Time to Pay for the Ponzi, Receiver Says

     LOS ANGELES (CN) — A court-appointed receiver sued City National Bank and a senior vice president and branch manager, claiming he oversaw one of one of the biggest Ponzi schemes in California history and eased out of it before the $400 million scheme collapsed.
     From the late 1990s until 2014, Nationwide Automated Systems pulled off a massive con, promising investors 20 percent annual returns for buying ATM machines at $12,000 to $19,000 apiece. The company claimed more than 31,000 machines had been purchased, generating millions each month, though only about 250 were ever bought.
     The only real income came from new investors and after the scheme collapsed, Joel Gillis and Edward Wishner, who ran NASI, were sent to federal prison: Gillis, 75, for 10 years and Wisher, 77, for nine years. They also were ordered to pay nearly $125 million in restitution.
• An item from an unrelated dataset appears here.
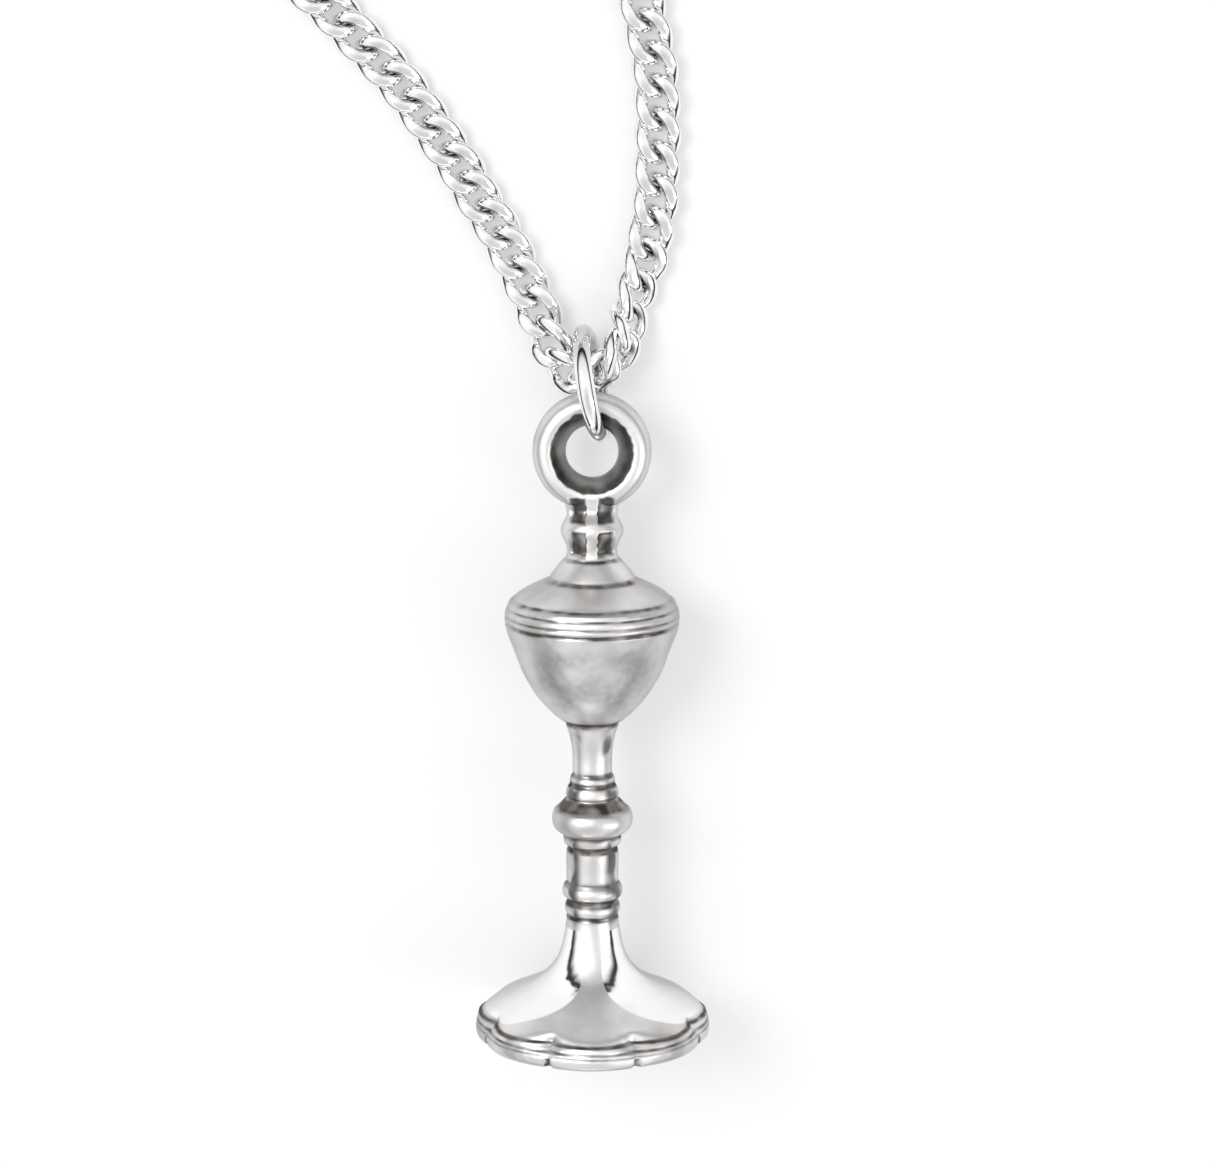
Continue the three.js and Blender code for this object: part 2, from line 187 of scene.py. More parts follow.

     On Wednesday, the court-appointed receiver for the NASI scam sued City National Bank, its corporate parent the Royal Bank of Canada, and Patrick Fitzwilliam, a senior vice president and manager of its Woodland Hills branch. Receiver William J. Hoffman also sued Fitzwilliam’s wife, wife Betty Saleh Fitzwilliam, in Superior Court.
     The 39-page lawsuit claims that among other things, Fitzwilliam soothed investors’ fears and deterred internal investigation.
     Hoffman claims in the nine-count complaint:
     That Fitzwilliam wrote a recommendation letter for NASI, stating that it maintained a balance of more than $4 million, when it did not.
     That in the spring of 2009, NASI told a concerned investor to speak with Fitzwilliam, who told the investor that NASI was receiving nearly $1 million each month from the thousands of machines it owned, though it did not.
     That in 2013, when NASI was short of money, he tried to get the company on the stock exchange in London using GXG Markets, a stock exchange known for underwriting fraudulent securities. Fitzwilliam wrote a letter to the president of GXG Markets, saying: “To date, we have never experienced any issues or problems with any of their accounts and enjoy having their relationship here at City National Bank.”
     That Fitzwilliam hid problems from auditors. For instance, when City National Bank’s compliance department asked for the number, location and ownership of the ATMs, he made it up.
     That he hid bounced checks from being detected and delayed doing anything to stop the problems, even after the SEC began investigating.
     Fitzwilliam and his wife put $360,000 of their own money into the Ponzi, Hoffman says, to boost NASI’s coffers when it was running low. They cashed out in 2009, getting $240,000 back out after a similar Ponzi scheme involving ATMs was uncovered in Manhattan and the two men behind it faced nine federal counts of wire fraud. Before the NASI con fell apart in 2014, Fitzwilliam and Saleh got their remaining $120,00 back as well, according to the complaint.
     Hoffman says the fraud should have been easy for the bank to recognize. Deposits from investors came in the same amounts, typically $12,000, but sometimes $19,000, while deposits from legitimate ATM service providers were lacking. Despite this, thousands of “rent” checks were going out to investors each month.
     “Even a cursory review of the account history readily revealed that legitimate ATM transaction revenue represented only a tiny fraction — less than 2 percent — of NASI’s actual revenue,” the complaint states.
     The bank failed to act even after the SEC filed an enforcement action against NASI and others for the Ponzi scheme and placed CNB on notice on Sept. 18, 2014, Hoffman says. Not only did the bank fail to investigate, it didn’t discipline Fitzwilliam either.
     “This was fraud, plain and simple,” said Debora Vrana, City National Bank’s senior vice president for media relations. “Investors were misled, and so were we. Beyond that we do not comment on pending litigation.”
     Fitzwilliam and his wife, who “is a sophisticated violator of investment law in her own right,” have a history, the complaint states. Saleh was a licensed investment adviser, starting in 1991 at UBS Paine Webber before making a few jumps and winding up at Wedbush Morgan Securities, where she lost her license for falsifying and destroying documents, along with other securities laws violations. To evade the impending civil judgments, Saleh and her husband fraudulently transferred assets to her father, Hoffman says.
     The couple have other legal problems. A similar class action suit, filed on March 18 in Los Angeles Federal Court, includes charges of financial elder abuse. Those plaintiffs estimate the class has 1,700 members.
     Neither Fitzwilliam nor Saleh could be reached for comment.
     Hoffman seeks at least $125 million in damages for negligence, aiding and abetting fraud, conspiracy to commit fraud, breach of fiduciary duty and conversion.
     He is represented by Michael Newhouse of the Newhouse Law Group and Thomas Girardi with Girardi Keese. Neither replied to emails seeking comment.
     City National Bank is represented by J. Michael Hennigan with McKool Smith.